Sotheby’s also legitimised the significance of the sculpture by quoting Nancy Spector, curator of the Guggenheim in New York, who said: “The work’s provocation lies in its seeming open-endedness, its refusal to assert a closure of meaning.”

Similar nonsense happened with Hirst’s shark, which was commissioned by “branded collector” and advertising magnate Charles Saatchi for 50,000 ($131,000). Saatchi has also been described as the greatest art patron of his time, a secondary art dealer disguised as a patron, and a collector credited with creating the “shock art” movement. A measure of his power, says Thompson, is seen in media articles, auction houses and collectors describing works as “collected by Saatchi”, “owned by Saatchi” or “coveted by Saatchi” - all of which are likely to drive prices up. Conversely, artists labelled “rejected by Saatchi” or “sold off by Saatchi” will see a decline in their value.

“Hirst is a genius - the smartest marketing person in the art world,” says Thompson. “He said the shark represents the interface between life and death - when it’s alive it looks dead; when it’s dead it looks alive.” Hirst called the work The Physical Impossibility of Death in the Mind of Someone Living. Unfortunately, the shark is looking deader than it should. On loan to the Metropolitan Museum of New York, the current shark, pumped full of formaldehyde solution, is visibly deteriorating.

When it happened with the first shark - rotting shark rotting from the inside out - initially, it was skinned and placed over a fibreglass mould. “But it looked awful,” says Thompson. “It was still decaying and pieces were falling off. There were actually scales in the bottom of the tank, so they replaced it with a slightly smaller shark. It is now decaying, if anything, faster than the original.”

The shark’s predicament also raises questions about original artwork, not to mention who exactly is the artist when works are fabricated and refabricated by others. As Thompson points out, if you overpaint a Rembrandt it’s no longer a Rembrandt, but replacing a shark is okay - apparently, it’s still an original because it’s conceptual.

Not everyone agrees. Saatchi, the original buyer, was appalled at the replacing of the shark, says Thompson. “He said the essence of the work was that it decays - that’s the purpose of it and to replace it is to deny its original meaning.”
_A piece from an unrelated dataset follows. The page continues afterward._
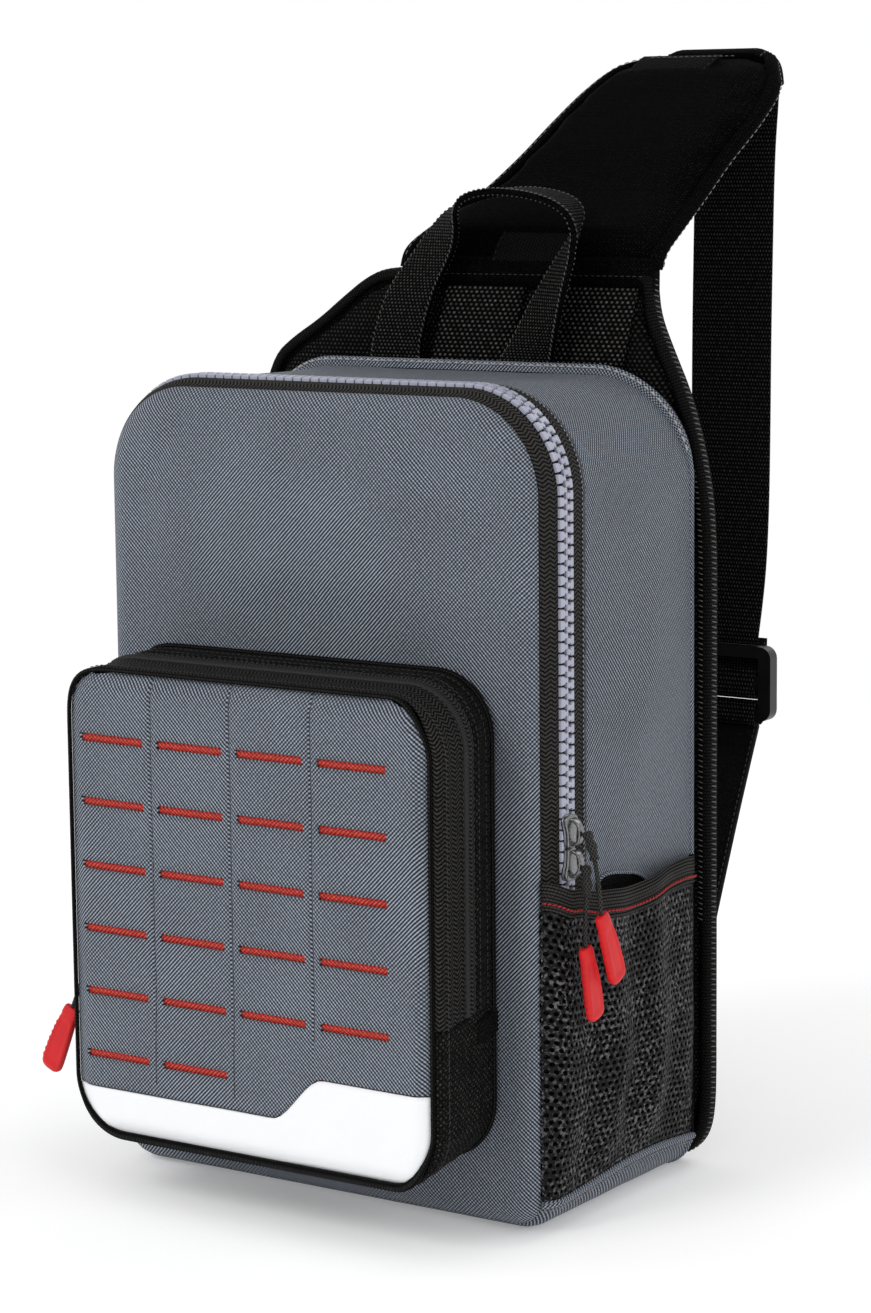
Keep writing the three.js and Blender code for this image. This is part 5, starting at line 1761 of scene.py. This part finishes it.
def back_pad():
    places = panel_outline(6.0)
    profile = [(6.5, PANEL_FRONT + 0.8), (2.4, PANEL_FRONT + 2.8), (1.4, PANEL_MIDDLE),
               (2.4, PANEL_BACK - 2.8), (6.5, PANEL_BACK - 1.0)]
    rings = [[panel_point(place, inset, y) for place in places] for inset, y in profile]
    obj = grid("back_pad", rings, finish("strap_cloth"), wrap_cols=True, caps=True,
               centre=(0, PANEL_MIDDLE, 180))

    def keep(p):
        pressed = 0.0
        if 40 < p.z < 285:
            pressed += sum(math.exp(-((p.x - x) / CHANNEL_WIDTH) ** 2) for x in CHANNELS_UP)
        if abs(p.x) < 84:
            pressed += sum(math.exp(-((p.z - z) / CHANNEL_WIDTH) ** 2) for z in CHANNELS_ACROSS)
        if p.y > PANEL_MIDDLE + 2:
            p.y -= CHANNEL_DEPTH * min(1.0, pressed)
        p.y = min(max(p.y, PANEL_FRONT + 0.1), PANEL_BACK + 3.0)
        return p

    def across(p, n):
        return p.x + (p.y if abs(n.x) > 0.7 else 0), p.z + (p.y if abs(n.z) > 0.7 else 0)

    pad(obj, 4.5, keep, across, ("strap_cloth", "spacer_mesh", "yoke_cloth"), "back_panel")
    for poly in obj.data.polygons:
        if poly.normal.y > 0.4 and poly.center.z < MESH_TOP * MM:
            poly.material_index = 1
        elif poly.normal.y < -0.4:
            poly.material_index = 2


def back_edge_cloth():
    """The panel's cloth where it runs on inside the tape."""
    rows = [[panel_point(place, inset, PANEL_MIDDLE) for inset in (1.2, 4.5, 8.0)]
            for place in panel_outline(4.0)]
    grid("back_edge_cloth", rows, finish("black_cloth"), wrap_rows=True, thickness=0.8, slot="black_fabric")


def back_binding():
    """The tape folded over the panel's edge, with its stitches."""
    places = panel_outline(3.0)
    section = [(4.6, -3.4), (3.0, -4.1), (1.0, -3.9), (0.15, -2.6), (0.0, 0.0), (0.15, 2.6), (1.0, 3.9),
               (3.0, 4.3), (4.6, 3.6), (3.4, 0.0)]
    rows = [[panel_point(place, inset, PANEL_MIDDLE + y) for inset, y in section] for place in places]
    square_up(grid("back_binding", rows, finish("binding"), wrap_rows=True, wrap_cols=True,
                   node="back_panel_binding", slot="black_webbing"))
    line = [panel_point(place, 2.6, PANEL_MIDDLE + 4.45) for place in places]
    seam("back_binding_stitches", [(line, [Vector((0, 1, 0))] * len(places), True)], finish("dark_thread"),
         3.4, slot="black_webbing")
    line = [panel_point(place, 0.1, PANEL_MIDDLE) for place in places]
    cross_stitches("back_edge_stitches", line, outward(places), True, 4.2)
    seen = [place for place in places if place[0] > 0 and 100 < place[1] < 300]
    front = [panel_point(place, 4.0, PANEL_MIDDLE - 3.9) for place in seen]
    cross_stitches("back_front_stitches", front, [Vector((0, -1, 0))] * len(front), False, 2.6)


class BAG_OT_back(Operator):
    """Adds the padded back with its yoke and the tape round its edge"""

    bl_idname = "bag.back"
    bl_label = "Padded back"

    def execute(self, context):
        back_pad()
        back_edge_cloth()
        back_binding()
        return {"FINISHED"}


# Webbing, handle and strap


def ribbon_rows(rows, across_steps):
    """Sections of a flat band: each row has centre, across, half, thickness, and maybe level."""
    out, frames = [], []
    line = [(-1 + 2 * k / across_steps) * 0.985 for k in range(across_steps + 1)]
    sides = [(-1.0, -0.4)] + [(x, -1.0) for x in line] + [(1.0, -0.4), (1.0, 0.4)]
    sides += [(x, 1.0) for x in reversed(line)] + [(-1.0, 0.4)]
    for i, row in enumerate(rows):
        centre, across, half, thick = row[:4]
        level = len(row) > 4 and row[4]
        before, after = rows[max(0, i - 1)][0], rows[min(len(rows) - 1, i + 1)][0]
        way = (after - before).normalized()
        normal = across.cross(way).normalized()
        ring = []
        for a, b in sides:
            point = centre + across * (a * half) + normal * (b * thick / 2)
            if level:
                point.z = centre.z
            ring.append(point)
        out.append(ring)
        frames.append((way, normal))
    return out, frames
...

Anecdotes such as the rotting shark - stories which appear to expose the industry’s monstrous fiction - are the shining light of Thompson’s book. Like the story of Australian entrepreneur Alan Bond’s purchase of van Gogh’s Irises at Sotheby’s for US$53.9 million in 1987. The price was so unexpected, rival auction house Christie’s challenged Sotheby’s to prove there had been a real “underbidder”. Bond himself also raised the question of whether the only underbidder had been the famous “Mr Chandelier” - a reference to the practice of accepting bids from the chandelier in the auction room. As it turned out there was a real underbidder, but it was later revealed Sotheby’s had loaned Bond half the value of the work and after two extensions had not been repaid.
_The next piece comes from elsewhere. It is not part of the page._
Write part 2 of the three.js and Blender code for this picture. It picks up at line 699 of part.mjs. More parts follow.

Once again Thompson is largely unperturbed. “It’s just that this industry has grown up with its own set of rules - the auction process is willing buyers and willing sellers.” No, he hasn’t come up with a new economic theory to explain the art world - although some in economic circles have referred to the book as a case study in branding. If there is any further academic research to be done, Thompson suspects it’s in the field of consumer behaviour and motivation rather than economics. He doubts also whether intervening in the art industry process would do any good.
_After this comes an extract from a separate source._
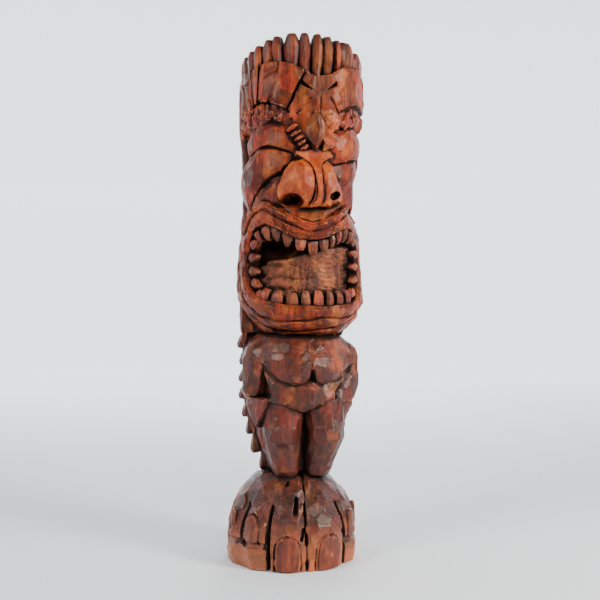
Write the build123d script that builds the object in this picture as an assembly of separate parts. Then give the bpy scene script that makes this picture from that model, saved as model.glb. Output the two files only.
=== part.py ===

“One proposal has been to regulate auction houses by eliminating guarantees or eliminating secret reserves, but the reality is most people in the room know they are there.”

He does, however, highlight a fundamental misconception about the market - it’s not true that the work you buy will always go up in value. Two-thirds of the contemporary artists being sold 20 years ago are no longer being offered for sale today at major event auctions. “Buy it if you love it, but don’t buy it as an essential part of your pension plan.”

If there is a misleading part to the art world, says Thompson, it’s that we only read about the successes. “Nobody writes about the 80 per cent of art that resells for less than you paid for it.”

As to how the market is faring right now, he says it’s hard to tell because so much of it is “opaque and nobody has any incentive to tell you the truth”.

However, contemporary art at auction is down 30-35 per cent from a year ago and modern and impressionist is down by about 20-25 per cent. So far it’s not as bad as the crash of 1990-94 when art dropped by about 50 per cent and it took 12-15 years to come back to where it was in 1990 - the peak of the bubble. So what’s an UHNW collector fallen on hard times to do?

“If you live in the upper east side of New York and you’ve lost your job in the finance world and you’ve got an expensive condo, an expensive wife, expensive children and expensive schools, the first thing you sell is the Warhol over your mantle. You go to the auction houses and they say: ‘We’d love to handle it, but it may be 18 months’. So you take it to a dealer and you say: ‘Sell this for me privately and as far away as you can.’

“That part of the market is entirely opaque and the general sense is that anybody who is buying in the secondary market from dealers is making lowball offers - so it may be down more, but those who know aren’t talking.”

For those with more money than good sense, perhaps it’s a good time to buy.

Art price records

* Most expensive paintings sold privately

No 5, 1948 (1948): Jackson Pollock, US$140 million, negotiated sale by Sotheby’s New York in 2006 to Mexican financier David Martinez.

Women III (1952-3): William de Kooning, US$137.5 million, private sale in 2006 to Steve Cohen.

* Most expensive paintings sold at auction

Garcon a la Pipe (1905): Pablo Picasso, US$104 million, Sotheby’s New York, 2004.

Dora Maar au Chat (1941): Picasso, US$95.2 million, Sotheby’s New York, 2006.

* Most expensive post-war work sold at auction

White Center (Yellow, Pink and Lavender on Rose, 1950) : Mark Rothko, US$72.8 million, Sotheby’s New York, 2007.

Green Car Crash (Burning Car 1, 1964): Andy Warhol, US$71.7 million, Christie’s New York, 2007.

* Most expensive sculpture sold privately

Bird in Space (1923): Constantin Brancusi, US$38.5 million, private sale brokered by New York dealer Vivian Horan to a Seattle collector.

* Most expensive sculpture sold at auction

Bird in Space (1923): Brancusi, US$27.5 million, Christie’s New York, 2005 (a different version to the one sold privately).